**WHAT THE TASK ASKS:**
Repeat the listing below in full, exactly as it stands.

** BEGIN **

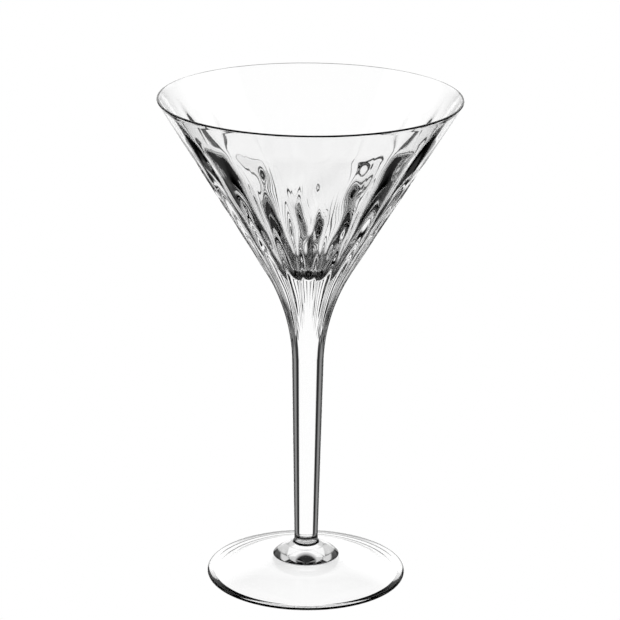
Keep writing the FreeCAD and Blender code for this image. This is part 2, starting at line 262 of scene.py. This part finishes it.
def mark_joints(piece, heights):
    """Give the flat faces at a fused joint the second material of the piece."""
    for polygon in piece.data.polygons:
        level = abs(polygon.normal.z) > LEVEL_NORMAL
        if level and any(abs(polygon.center.z / MM - height) < LEVEL_MATCH for height in heights):
            polygon.material_index = JOINT_SLOT
            polygon.use_smooth = False


def flute_angles():
    """Angles round the bowl, closer together at the ridges between the flutes."""
    pitch = 2 * math.pi / FLUTES
    step = np.arange(COLUMNS_PER_FLUTE) / COLUMNS_PER_FLUTE * 2 - 1
    spread = np.sign(step) * (1 - (1 - np.abs(step)) ** RIDGE_CROWDING)
    one = spread * pitch / 2
    return np.concatenate([one + number * pitch for number in range(FLUTES)])


def make_waves(chance, rounds, rises, size):
    """Random waves: how many go round the bowl, how fast they rise, two phases and a height."""
    return [(int(chance.integers(*rounds)), chance.uniform(*rises), chance.uniform(0, 2 * math.pi),
             chance.uniform(0, 2 * math.pi), chance.uniform(WAVE_LEAST, 1.0) * size)
            for _ in range(RIPPLE_WAVES)]


def ripple(angle, z, waves):
    """Gentle waviness of a surface at a height, for an array of angles."""
    total = np.zeros_like(angle)
    for round_count, rise, shift, phase, size in waves:
        total += size * np.cos(round_count * angle + shift) * math.cos(rise * z + phase)
    return total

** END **

**TASK RESPONSE:**
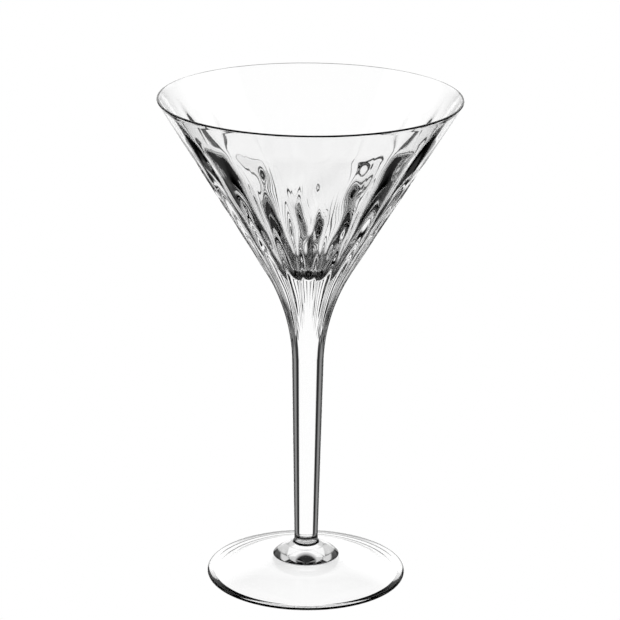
Keep writing the FreeCAD and Blender code for this image. This is part 2, starting at line 262 of scene.py. This part finishes it.
def mark_joints(piece, heights):
    """Give the flat faces at a fused joint the second material of the piece."""
    for polygon in piece.data.polygons:
        level = abs(polygon.normal.z) > LEVEL_NORMAL
        if level and any(abs(polygon.center.z / MM - height) < LEVEL_MATCH for height in heights):
            polygon.material_index = JOINT_SLOT
            polygon.use_smooth = False


def flute_angles():
    """Angles round the bowl, closer together at the ridges between the flutes."""
    pitch = 2 * math.pi / FLUTES
    step = np.arange(COLUMNS_PER_FLUTE) / COLUMNS_PER_FLUTE * 2 - 1
    spread = np.sign(step) * (1 - (1 - np.abs(step)) ** RIDGE_CROWDING)
    one = spread * pitch / 2
    return np.concatenate([one + number * pitch for number in range(FLUTES)])


def make_waves(chance, rounds, rises, size):
    """Random waves: how many go round the bowl, how fast they rise, two phases and a height."""
    return [(int(chance.integers(*rounds)), chance.uniform(*rises), chance.uniform(0, 2 * math.pi),
             chance.uniform(0, 2 * math.pi), chance.uniform(WAVE_LEAST, 1.0) * size)
            for _ in range(RIPPLE_WAVES)]


def ripple(angle, z, waves):
    """Gentle waviness of a surface at a height, for an array of angles."""
    total = np.zeros_like(angle)
    for round_count, rise, shift, phase, size in waves:
        total += size * np.cos(round_count * angle + shift) * math.cos(rise * z + phase)
    return total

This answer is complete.